Believe Me by Eddie Izzard

Author:Eddie Izzard
Language: eng
Format: epub
Publisher: Penguin Publishing Group
Published: 2017-05-30T14:16:53+00:00


THE ART OF SELF-ANALYSIS

Coming out didn’t happen overnight. It was a process.

I have found this a few times in life: Someone says a thing to you that is pertinent and you absolutely resist it in that moment. Then later you decide that that was absolutely right.

After thinking for some time about the unthinkable idea of telling everyone about my sexuality, I decided I had to act on it. I was living at 37 Calabria Road in Islington, London, just by Highbury Corner. I was living with a bunch of medical students, one of whom was Gary, who became Dr. Gary, my doctor friend who came with me to South Africa in March 2016 to help me with my twenty-seven marathons in twenty-seven days.

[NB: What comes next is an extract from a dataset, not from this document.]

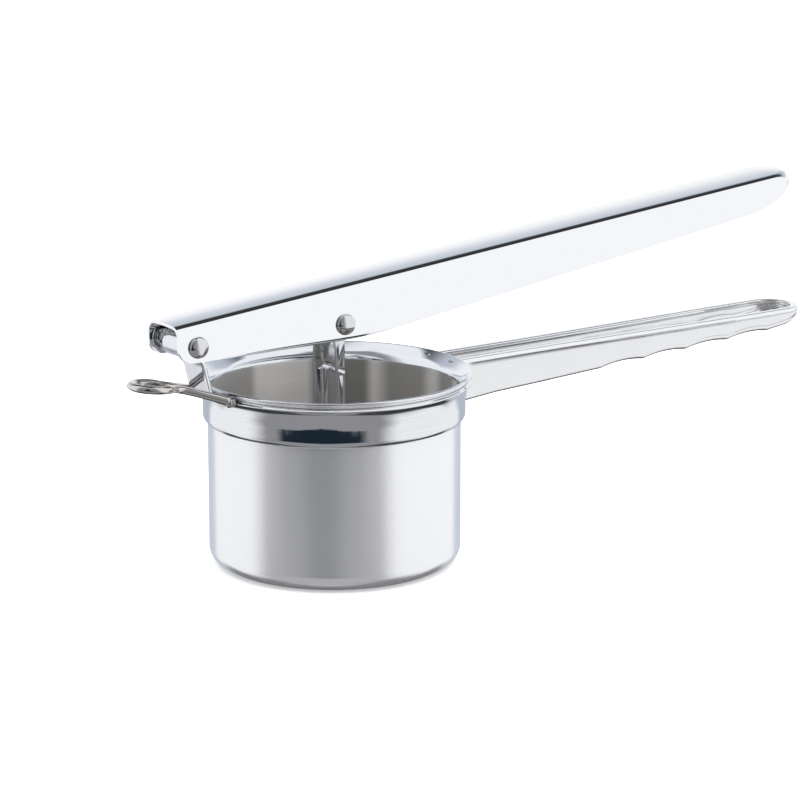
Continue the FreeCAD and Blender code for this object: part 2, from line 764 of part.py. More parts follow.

I was living on the top floor of the house, and my room was shared with a big water tank. Half the room was a water tank, and the other half was me.

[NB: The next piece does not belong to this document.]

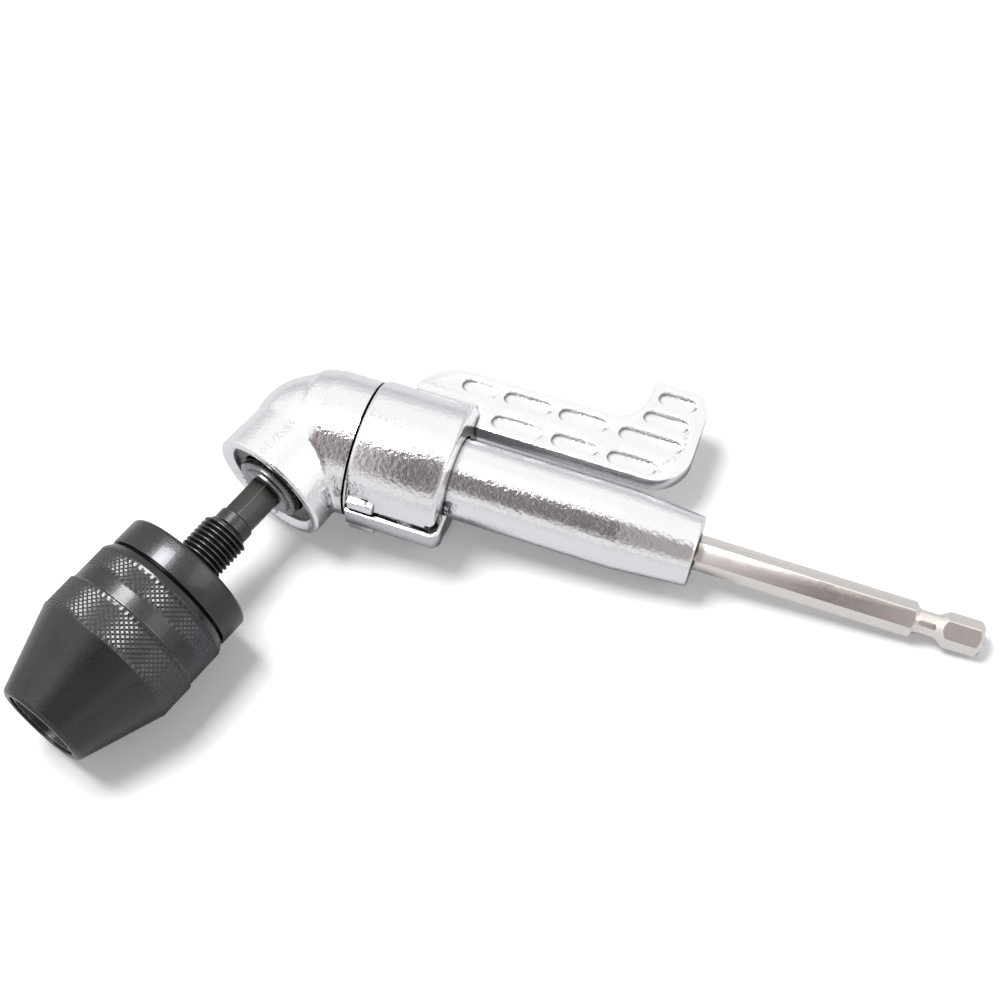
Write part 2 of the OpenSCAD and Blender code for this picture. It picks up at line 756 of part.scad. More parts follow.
module thumb_grip() {
  color("whitesmoke") difference() {
    union() {
      along_input() rotate_extrude() polygon([
        [0, collar_start], [collar_r - collar_bevel, collar_start],
        [collar_r, collar_start + collar_bevel], [collar_r, collar_end - seam],
        [collar_r - seam, collar_end], [0, collar_end]]);
      rotate([180, 0, 0]) fin_plate();
      rotate([180, 0, 0]) fin_blends();
      slab(pin_x - lug_back, pin_x + lug_ahead, channel_floor, collar_r + lug_rise,
        2 * pin_half);
    }
    along_input() rod(lip_bore_r, collar_start - over, collar_end + over);
    along_input() rod(grip_bore_r, collar_start + collar_lip_t, collar_end + over);
    along_input() round_ring(spigot_r, wire_r + 2 * run_fit, wire_x);
    for (side = [-1, 1], share = recess_shares)
      translate([0, 0, side * fin_t / 2]) rotate([180, 0, 0])
        recess(fin_inner + share[0] * fin_height, fin_end_x + share[1] * fin_len,
          fin_end_x + share[2] * fin_len);
    slab(collar_start - over, channel_end, channel_floor, lever_out + over, channel_w);
    slab(collar_start - over, collar_start + notch_len, notch_low, lever_out + over, notch_w);
    slab(pad_x - window_play, pad_x + pad_len + window_play, 0, channel_floor + over,
      pad_w + 2 * window_play);
    disc(pin_x, pin_y, pin_r, 2 * pin_half);
  }
}

module lever_pin() {
  color("darkgray") disc(pin_x, pin_y, pin_r, 2 * pin_half);
}

module release_lever() {
  color("gainsboro") difference() {
    union() {
      slab(lever_start + lever_bend_r, lever_end, lever_under, lever_out, lever_w);
      disc(lever_start + lever_bend_r, lever_out - lever_bend_r, lever_bend_r, lever_w);
      slab(lever_start, lever_start + lever_t, tab_low, lever_out - lever_bend_r, lever_w);
      disc(pin_x, pin_y, boss_r, lever_w);
      slab(pin_x - boss_r, pin_x + boss_r, pin_y, lever_under, lever_w);
      slab(pad_x, pad_x + pad_len, pad_low, lever_under, pad_w);
    }
    disc(pin_x, pin_y, pin_r + run_fit, lever_w + over);
    disc(lever_start + lever_bend_r, lever_out - lever_bend_r, lever_bend_r - lever_t,
      lever_w + over);
    slab(lever_start + lever_t, pin_x - boss_r, tab_low, lever_out - lever_bend_r,
      lever_w + over);
    slab(lever_start + lever_bend_r, pin_x - boss_r, tab_low, lever_under, lever_w + over);
  }
}

module lever_leaf_spring() {
  color("steelblue") translate([0, 0, -leaf_w / 2]) linear_extrude(height = leaf_w) polygon([
    [leaf_start, channel_floor], [leaf_start + leaf_len, channel_floor],
    [leaf_start + leaf_len, channel_floor + 2 * leaf_t],
    [leaf_start + leaf_t, lever_under], [leaf_start, lever_under],
    [leaf_start, lever_under - leaf_t],
    [leaf_start + leaf_len - 3 * leaf_t, channel_floor + leaf_t],
    [leaf_start, channel_floor + leaf_t]]);
}

head_housing();
barrel_tube();
rear_bush();
front_bush();
thrust_washer();
output_bearing_outer();
output_bearing_balls();
output_bearing_seal();
mouth_snap_ring();
grip_snap_ring();
input_shaft();
shaft_clip();
drive_bevel_gear();
output_spindle();
driven_bevel_gear();
output_bearing_inner();
socket_magnet();
chuck_arbor();
chuck_body();
chuck_rear_ring();
chuck_sleeve();
chuck_nut();
chuck_jaw_1();
chuck_jaw_2();
chuck_jaw_3();
thumb_grip();
lever_pin();
lever_leaf_spring();
release_lever();
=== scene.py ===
"""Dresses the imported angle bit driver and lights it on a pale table.

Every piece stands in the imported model's own frame: metres, the origin at the shank's free end,
+X along the barrel toward the elbow, +Y toward the chuck. Turned pieces are shaped upright about
Z from the origin of their line, and then laid on that line. The pieces' own lengths are in
millimetres, and their angles in degrees.
"""

import json
import logging
import math
from collections.abc import Callable, Sequence
from dataclasses import dataclass, field, replace
from enum import Enum

import bpy
from mathutils import Matrix, Vector

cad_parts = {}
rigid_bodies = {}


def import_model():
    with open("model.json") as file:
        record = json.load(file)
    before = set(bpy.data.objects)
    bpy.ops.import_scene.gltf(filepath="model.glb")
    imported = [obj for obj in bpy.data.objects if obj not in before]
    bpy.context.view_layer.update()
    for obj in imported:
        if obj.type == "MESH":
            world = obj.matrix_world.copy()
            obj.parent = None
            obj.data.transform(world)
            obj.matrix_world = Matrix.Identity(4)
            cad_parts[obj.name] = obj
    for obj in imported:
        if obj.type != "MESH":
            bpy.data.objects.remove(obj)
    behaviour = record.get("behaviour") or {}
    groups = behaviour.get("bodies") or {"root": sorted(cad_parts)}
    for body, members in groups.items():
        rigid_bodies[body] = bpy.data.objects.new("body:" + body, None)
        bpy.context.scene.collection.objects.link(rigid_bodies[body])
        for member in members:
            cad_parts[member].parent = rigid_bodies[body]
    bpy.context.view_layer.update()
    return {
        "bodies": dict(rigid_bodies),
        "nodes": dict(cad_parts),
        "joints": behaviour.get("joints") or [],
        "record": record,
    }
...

It was 1984 and I was trying to get my career going, but nothing was happening. I had no work, no prospect of work, and no job. I’d dropped out of university three years earlier, I’d done a number of projects and shows at Sheffield University* and at the Edinburgh Fringe, but now I was in London. It had to work in London. But I had no clue of where to begin.

When I looked at my calendar then, it was so empty that all I was doing was breathing—compared with when I look at my calendar now and it is so busy that I can hardly breathe.

A distinct part of starting out as a freelancer, or doing any kind of job or thing you set up on your own, is listing work, or for us “gigs,” in diaries.* And also saying to bookers that your diary is really full but you could squeeze them in. A lot of my early days of gigs involved me staring at completely blank pages and saying to bookers, “I don’t know. This Tuesday? Yeah, okay, I’ll move things around and let’s do Tuesday.”

Empty, empty—months of emptiness. Just empty, blank pages of no work at all.

Much later, I managed to do my first tour when I found that my diary was quite full with individual gigs that I had gotten in different ways. So I realized that if I wrote all those gigs out on a poster—that would be a tour. And then people would say, “Wow, he’s doing a tour,” and then I would be doing a tour. It was the active use of confidence. It was the first time since Edinburgh Fringe of 1981 that I had used this logic.

My first tour in the early ’90s was called “Loose Connection of Dates Tour.” But in ’84, going into ’85, I don’t think I even had a diary.

• • •

BUT BACK TO COMING OUT.

The process started with self-analysis. Which meant lying on my bed to see if I could work out why I felt different: why I felt like I had boy genetics and girl genetics instead of just boy genetics.